Our travel habits took us to many places where craftsmanship was in the foreground. In the Jean Talon Market, we found artisanal honey and cheese, home made pickles and jams. In the quilt and yarn shops we visited, we found groups of women sitting comfortably around a large old oak table now painted white, drinking tea and knitting lace. We found hand-made buttons and quilts. In the Marche Bonsecours we found hand made clothes, probably designed by the makers. In Old Town we watched a woman blowing a glass snowflake and I found a glass paperweight for Bill.
But I have also wanted to think about makers--people involved in the act of making something. When I am quilting, piecing, or appliquing, I feel simple happiness that is only equaled by gardening on a glorious day. (Writing is a much more complex happiness: there's the frustrated pleasure of getting the idea down in some gawky way, and then the more sublime pleasure of bringing the words into their own--or at least approaching that point.) Making something is its own pleasure--the tactile pleasure of watching it grow under your hands. If we're talking about craft rather than art, we don't need to belittle the everyday things that people do to give themselves pleasure--whether it's crocheting doilies or throwing an elegant teapot, maybe because the point is not to embody a profound idea but to do something well.

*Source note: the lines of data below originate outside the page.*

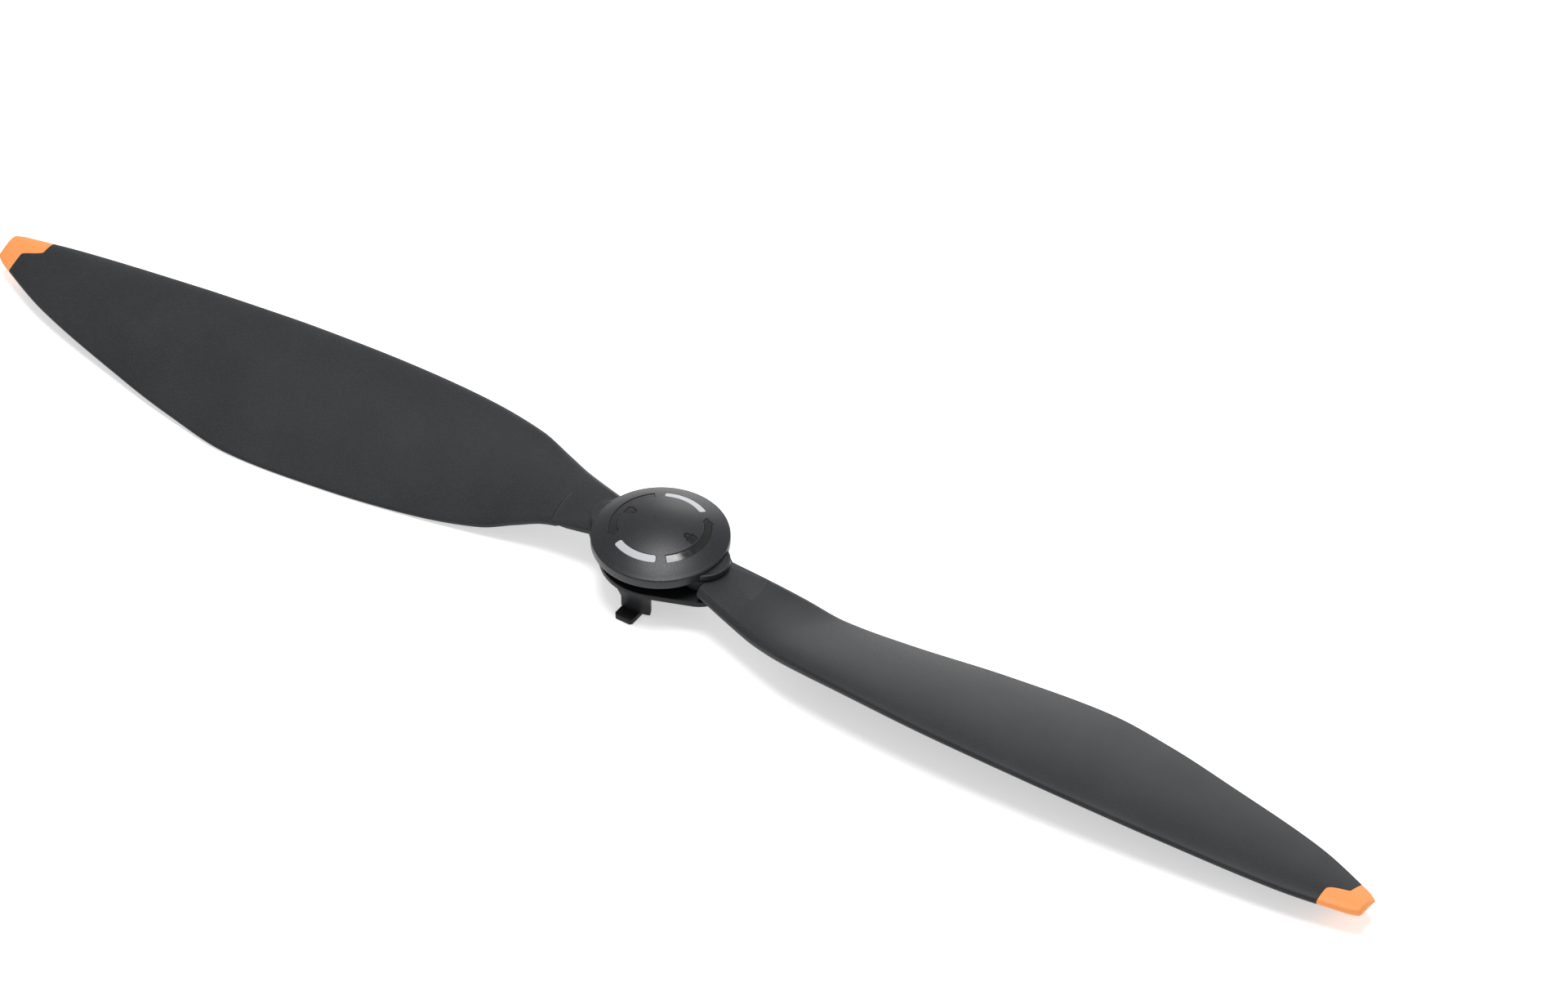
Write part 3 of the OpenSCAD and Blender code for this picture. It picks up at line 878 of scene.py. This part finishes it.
MARKS = {"grey_arc": [grey_outline()], "lock_arrow": [arrow_outline()],
         "padlock": [padlock_outline(), padlock_eye()]}
MARKS = {name: [tidy_loop(loop) for loop in loops] for name, loops in MARKS.items()}
print({name: [len(loop) for loop in loops] for name, loops in MARKS.items()})

# %% [markdown]
# Blender's own constrained Delaunay routine takes points and the edges that have to
# stay, and returns the triangles. It works in millimetres here, because its tolerance
# is meant for numbers near one. Grid points that fall too near an outline are left
# out, so that no triangle is a sliver.

# %% Fill loops and a round grid with triangles
def near_loops(point, loops, reach):
    for loop in loops:
        for a, b in zip(loop, loop[1:] + loop[:1]):
            if (point - a).length < 6 * reach or (point - b).length < 6 * reach:
                edge = b - a
                t = min(max((point - a).dot(edge) / max(edge.length_squared, 1e-18), 0), 1)
                if (point - a - edge * t).length < reach:
                    return True
    return False


def inside(point, loop):
    hit = False
    for a, b in zip(loop, loop[1:] + loop[:1]):
        if (a.y > point.y) != (b.y > point.y):
            if point.x < (b.x - a.x) * (point.y - a.y) / (b.y - a.y) + a.x:
                hit = not hit
    return hit


def triangles(loops, extra):
    """Triangles over all loops and extra points: their points and index triples."""
    points, edges = [], []
    for loop in loops:
        first = len(points)
        points += loop
        edges += [(first + k, first + (k + 1) % len(loop)) for k in range(len(loop))]
    points = points + extra
    made = geometry.delaunay_2d_cdt([p / MM for p in points], edges, [], 0, 1e-6)
    places = [p * MM for p in made[0]]
    source = [ids[0] if ids else -1 for ids in made[3]]
    return places, made[2], source


def round_grid(outer, gap):
    made = [Vector((0, 0))]
    rings = int(outer / gap)
    for k in range(1, rings):
        radius = outer * k / rings
        count = max(6, round(2 * math.pi * radius / gap))
        made += [polar(radius, 360 * (j + 0.5 * (k % 2)) / count) for j in range(count)]
    return made


print("grid of", len(round_grid(hub_r, 0.4 * MM)), "points")

# %% [markdown]
# ## The cap as one closed skin
# The top comes from the triangles. Its rim is a circle with a fixed count of points,
# and a profile carries that circle over the soft crease, down the wall, under the lip
# and up inside the hollow, as one more lathe row for each profile point. The two ears
# over the hinges and the bosses for the screws are joined on with Booleans. Each boss
# is first cut to the hollow's shape, so that it can't come through the dome.

# %% The cap
pocket_depth = 0.42 * MM
pocket_soft = 0.07 * MM
draft = 0.03 * MM
rim_steps = 300
rim_in = 0.5 * MM
rim_r = hub_r - rim_in
dome_grid = 0.36 * MM
grid_room = 0.17 * MM
cap_soft = 0.32 * MM
cap_skin = 1.3 * MM
cap_side = 1.2 * MM
post_r = 3.2 * MM
spigot_r = 1.6 * MM
socket_r = post_r + 0.6 * MM
socket_top = gap_top + 1.2 * MM
socket_soft = 0.15 * MM
ear_r = cap_high.x - pivot_x
ear_shift = -0.3 * MM
ear_h = 1.1 * MM


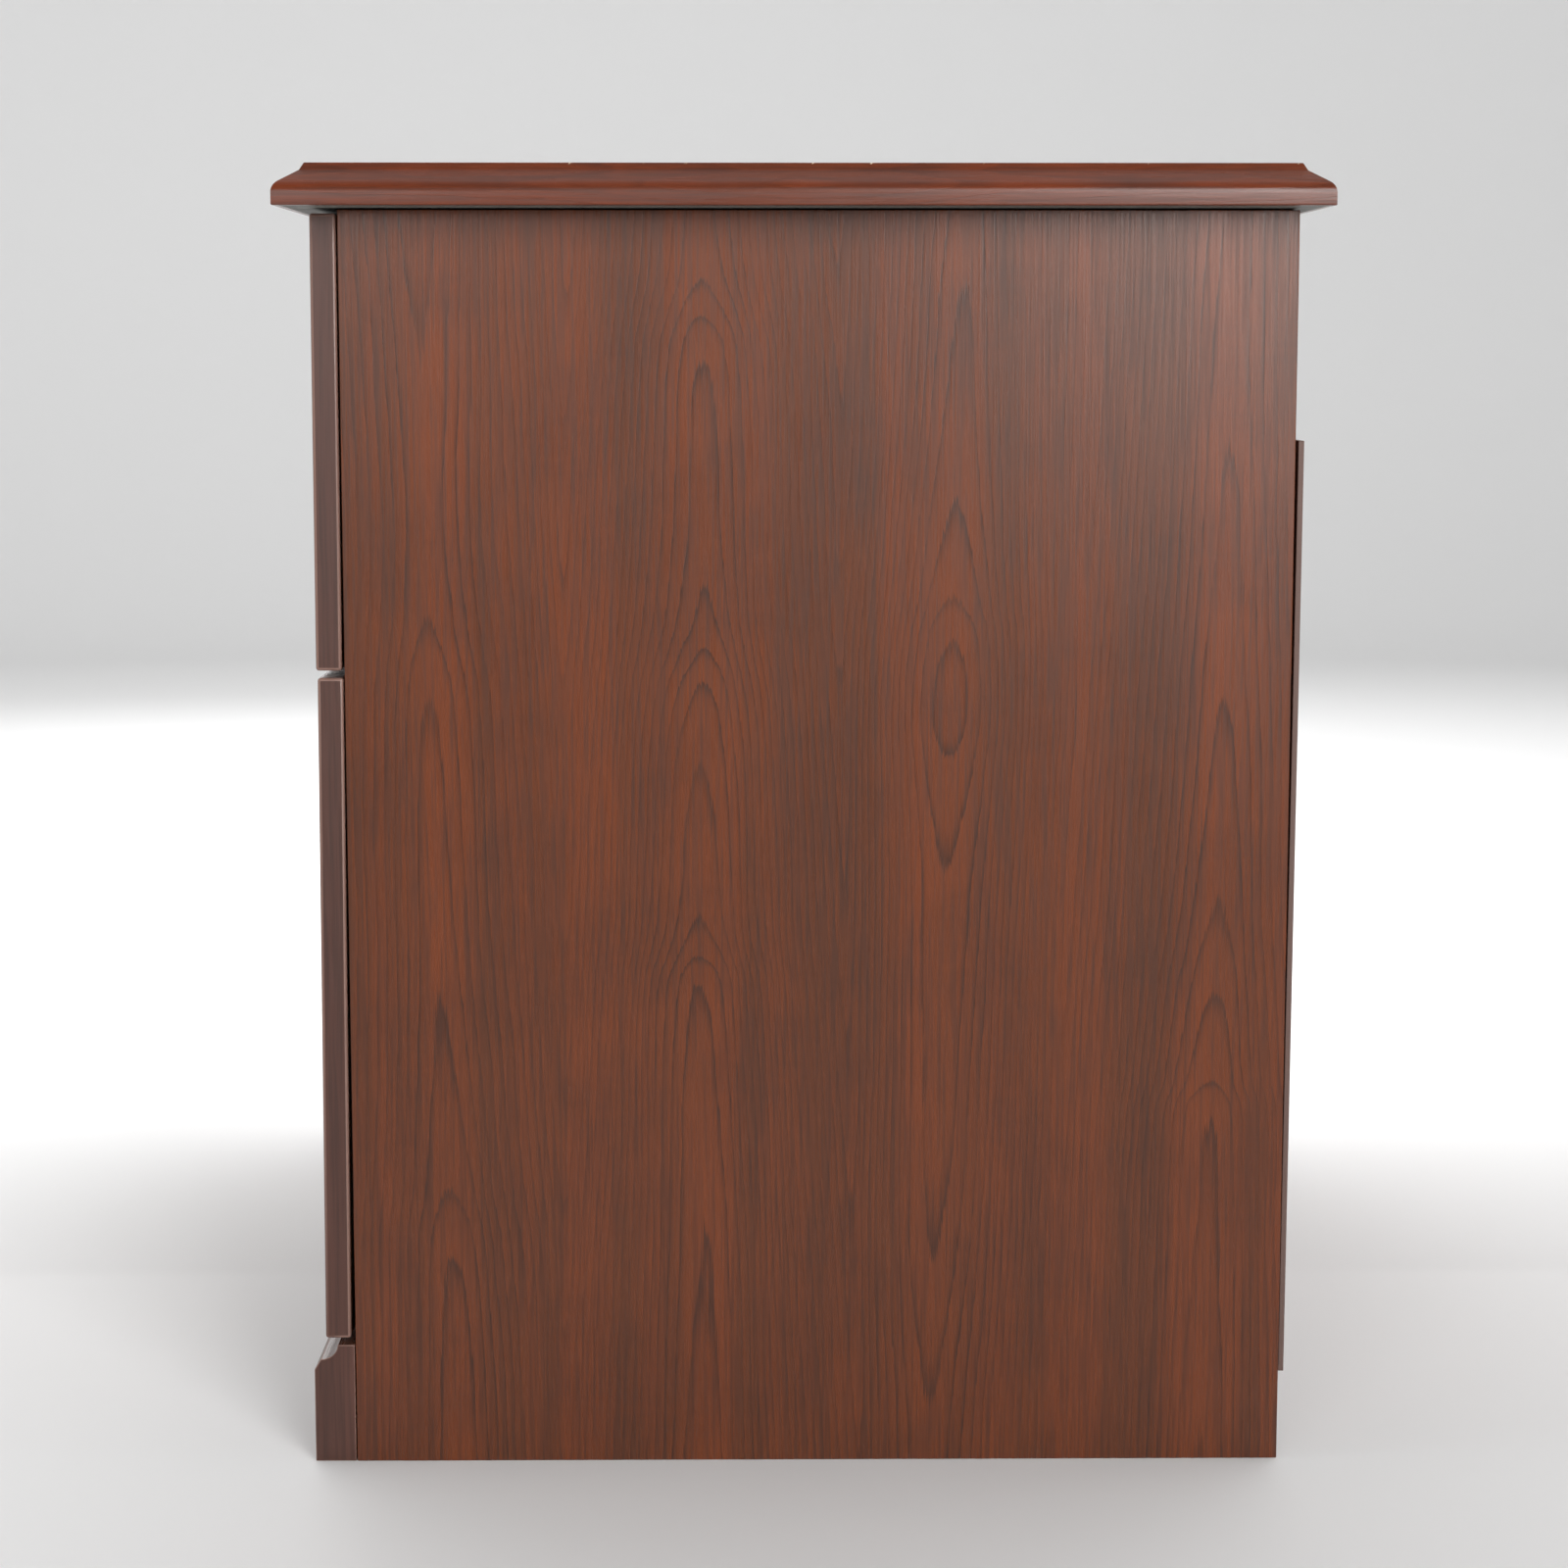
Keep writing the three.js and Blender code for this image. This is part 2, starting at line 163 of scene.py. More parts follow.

Let me intrude with an awkward political point. I love knitting socks. I love knitting complicated socks and simple socks. For years, Bill resisted the very notion of handmade socks until, when we were visiting Seattle, he saw some Kaffe Fassett wool in Churchmouse Yarns and Teas on Bainbridge island. I am now working on his fourth pair of handmade socks, made of Montana wool. (His new socks are above, photographed against one of my favourite quilts.) I have often said, whimsically and ironically "When the end times come, my people's feet will be warm." Since Trump's election, this statement does not seem so far-fetched. Yet the pleasure I get making socks is described in a psychological model of human needs and motivations called "self-determination theory," postulated by Deci and Ryan. (Link to their website below.) They suggest that human needs or motives can be described by three qualities they contribute to our lives and our sense of well-being. We need to feel we belong. We need a sense of autonomy. We need a sense of competence. Self-determination theory explains, for example, why I practice the piano after a hard day's writing: my written work only approaches my ideal, but I can measure how much better my performance of a Mozart piano sonata was today than it was yesterday. I have (some) competence. (I will never be a truly good pianist: I make different mistakes every time. How do you practice to eliminate that? It isn't a matter of having the discipline to practice the same six bars many times every day--which I have in spades.)
Self-determination theory also explains why I like to knit socks, insofar as making them illustrates not only my competence, but my autonomy--hence my fanciful remark about "my people's feet being warm." And of course, if I have a group I can call "my people," then I have a sense of belonging. Trump and his voters fail the self-determination theory test. Competence? He hasn't a single idea about governing a complicated country. Unless you call getting mobs to believe your lies competence, he has none. Autonomy? Hardly. His entire life consists of someone else declaring he's the biggest...You fill in the blank. Belonging? In TrumpWorld, it's every man (literally) for himself.
Making things--socks or quilts, mugs or wooden boxes--has another quality I can't quite explain. But I can tell you a story--two stories, actually. In 1863, Jane A. Stickle finished a remarkable quilt that consisted of 225 different blocks--many of which are seen nowhere else. She signed it quite simply: "War Time 1863. Pieces 5602. Jane A. Stickle." Brenda Manges Papadakis saw the quilt nearly thirty years ago, and wrote a book for quilters that allows us to at least approximate this work of inventive patience, but despite Papadakis's research, little is known about her. So what might one imagine? That she identified her quilt as a work made in "War Time 1863" suggests that focusing on the quilt was one of enduring through a very difficult time. "Pieces 5602" might suggest that she purposefully set herself a very difficult task as a way of distracting herself from the war. When you are making something, history doesn't go away. But you feel as if your creation is a kind of counterbalance, a way of keeping alive creativity, joy, inventiveness, and beauty. At the end of the difficult time, you will not only have something to "show for it," but you will have kept those important human qualities in the world while other people have lost their heads and pursued chimeras.
When Veronica and I were in Paris, I went--of course--to the only quilt shop I could find in the city, which happened to be very close to where we were staying on the Left Bank. I walked in and was immediately struck by seeing Jane's quilt on the back wall. The owner, a lovely British woman, explained that she and her mother-in-law had made it (by hand!) while her mother was dying, and that doing so was a source of profound comfort. Jane A. Stickle would, of course, have smiled. I don't know how many quilters have a similar story to tell: how making a quilt at a difficult time created an oasis of sanity and meaning in the puzzling world surrounding them. After all, death is puzzling, war is puzzling, politics is certainly puzzling.
Jane A. Stickle was born in 1817--two hundred years after Trump's inauguration. I have decided to make her quilt during his presidency--at least one block every couple of weeks. And I'll blog about it here, letting the blocks lead me wherever they might--into worlds, I hope, of pleasure and meaning. And of determination to keep everyday life focused, productive and sane.